I have not yet met a scruffy architect- male or female- and it is good that we take care to look professional and can make individual fashion statements as an extension of our eye for the aesthetic.  However, justifying the photo of a nude woman as a requirement for commercial reasons is unfortunate and demeaning. But women clothed also suffer from stereotyping in the world of architecture. In 2015, I read an article about a female architect, who was  described as 'immensely clubbable' with a 'warm and ready' smile, 'talks warmly' 'with a confiding air', 'a delight', 'tempestuous', 'easy manner', 'disarmingly candid', 'warm', 'ready', along with the descriptions of her clothes. Was I reading an architectural magazine, I wondered.  Perhaps in a misguided attempt to 'humanise' the architect, unfortunately I got the impression of a fluffy clothes horse.  Not that clothes haven't featured in a male architect's life. Charles-Edouard Jeannette adopted a grand name 'Le Corbusier'; and wore glasses and clothes to go with that persona; and Frank Lloyd Wright had his characteristic sartorial style (and even inspired a fashion collection in 2015), to name a couple.  But more has been written about their work than clothes they wore, their mannerisms or smiles.  Professional women face unique societal pressures to focus on external things.  I wrote previously about how I was asked not to smile for a photoshoot, so that I would be taken more seriously.  It is up to a person to smile for a photo (how many photos of Le Corbusier show him smiling? It may be he had bad teeth, of course); but then to interpret a person's readiness to smile as a measure of their professional qualities appears to be applicable to only female architects.

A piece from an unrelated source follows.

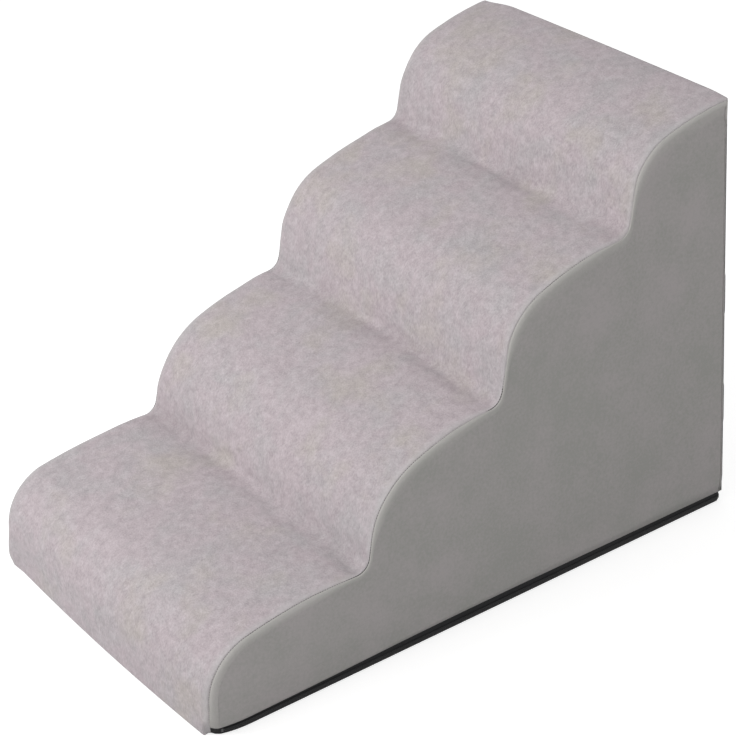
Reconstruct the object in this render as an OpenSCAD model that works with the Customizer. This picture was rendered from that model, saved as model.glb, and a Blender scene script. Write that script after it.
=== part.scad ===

The photo below was taken when Zaha Hadid received the inaugural Jane Drew 'Women in architecture' award in 2012.

Following that award, she gave an interview to CNN in which she said, 'I used to not like being called a woman architect: I'm an architect, not just a woman architect," Guys used to tap me on the head and say, "You are O.K. for a girl." But I see the incredible amount of need from other women for reassurance that it could be done, so I don't mind that at all.' Whether Zaha smiled or not, she was incredibly warm and encouraging the few times that I met her.  Although she reluctantly accepted the mantle of a 'role model' for others, in reality her professional struggle was her own struggle (as is anyone else's- male or female).  So although we did have external things in common- being female architects from ethnic backgrounds- my interests in architecture were never the same as hers and as it is to be expected, not everyone took to the very individual style of her creations.  Even so, to describe Zaha as the 'Queen of curves', as has been done, is not only incorrect but also follows a typical gender stereotyping- can you imagine a male architect being called 'King of Curves'?  In response to a LA Times article about Zaha's significance as a role model, readers protested that she was a role model for both male and female architects, not just female or ethnic minority.  Indeed, that she may have been but her real legacy lay in making architecture a popular discourse- no one has done this before. And as practising architects of any gender, we need that more than anything else.